## WHAT YOU NEED TO DO:
Write the data out again in full, with no departure from the original.

-- Start GIVEN DATA --

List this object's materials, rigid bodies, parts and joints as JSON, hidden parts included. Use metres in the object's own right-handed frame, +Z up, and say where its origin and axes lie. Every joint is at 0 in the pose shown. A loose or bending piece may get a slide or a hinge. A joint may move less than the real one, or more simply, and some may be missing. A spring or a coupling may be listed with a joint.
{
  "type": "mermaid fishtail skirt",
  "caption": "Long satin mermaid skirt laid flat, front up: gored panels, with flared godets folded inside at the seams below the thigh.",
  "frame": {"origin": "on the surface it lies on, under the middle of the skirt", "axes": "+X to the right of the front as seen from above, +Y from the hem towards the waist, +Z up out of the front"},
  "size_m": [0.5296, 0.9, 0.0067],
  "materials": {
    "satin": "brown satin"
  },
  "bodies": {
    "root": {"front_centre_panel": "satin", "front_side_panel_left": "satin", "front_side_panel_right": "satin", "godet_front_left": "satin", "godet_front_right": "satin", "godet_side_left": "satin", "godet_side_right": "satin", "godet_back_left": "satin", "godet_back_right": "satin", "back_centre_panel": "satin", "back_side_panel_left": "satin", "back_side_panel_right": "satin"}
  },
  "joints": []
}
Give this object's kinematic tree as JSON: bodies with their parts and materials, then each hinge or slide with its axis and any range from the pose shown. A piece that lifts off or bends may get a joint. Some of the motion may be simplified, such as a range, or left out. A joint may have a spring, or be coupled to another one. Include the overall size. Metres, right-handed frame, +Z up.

-- End GIVEN DATA --

## EXERCISE ANSWER:
List this object's materials, rigid bodies, parts and joints as JSON, hidden parts included. Use metres in the object's own right-handed frame, +Z up, and say where its origin and axes lie. Every joint is at 0 in the pose shown. A loose or bending piece may get a slide or a hinge. A joint may move less than the real one, or more simply, and some may be missing. A spring or a coupling may be listed with a joint.
{
  "type": "mermaid fishtail skirt",
  "caption": "Long satin mermaid skirt laid flat, front up: gored panels, with flared godets folded inside at the seams below the thigh.",
  "frame": {"origin": "on the surface it lies on, under the middle of the skirt", "axes": "+X to the right of the front as seen from above, +Y from the hem towards the waist, +Z up out of the front"},
  "size_m": [0.5296, 0.9, 0.0067],
  "materials": {
    "satin": "brown satin"
  },
  "bodies": {
    "root": {"front_centre_panel": "satin", "front_side_panel_left": "satin", "front_side_panel_right": "satin", "godet_front_left": "satin", "godet_front_right": "satin", "godet_side_left": "satin", "godet_side_right": "satin", "godet_back_left": "satin", "godet_back_right": "satin", "back_centre_panel": "satin", "back_side_panel_left": "satin", "back_side_panel_right": "satin"}
  },
  "joints": []
}
Give this object's kinematic tree as JSON: bodies with their parts and materials, then each hinge or slide with its axis and any range from the pose shown. A piece that lifts off or bends may get a joint. Some of the motion may be simplified, such as a range, or left out. A joint may have a spring, or be coupled to another one. Include the overall size. Metres, right-handed frame, +Z up.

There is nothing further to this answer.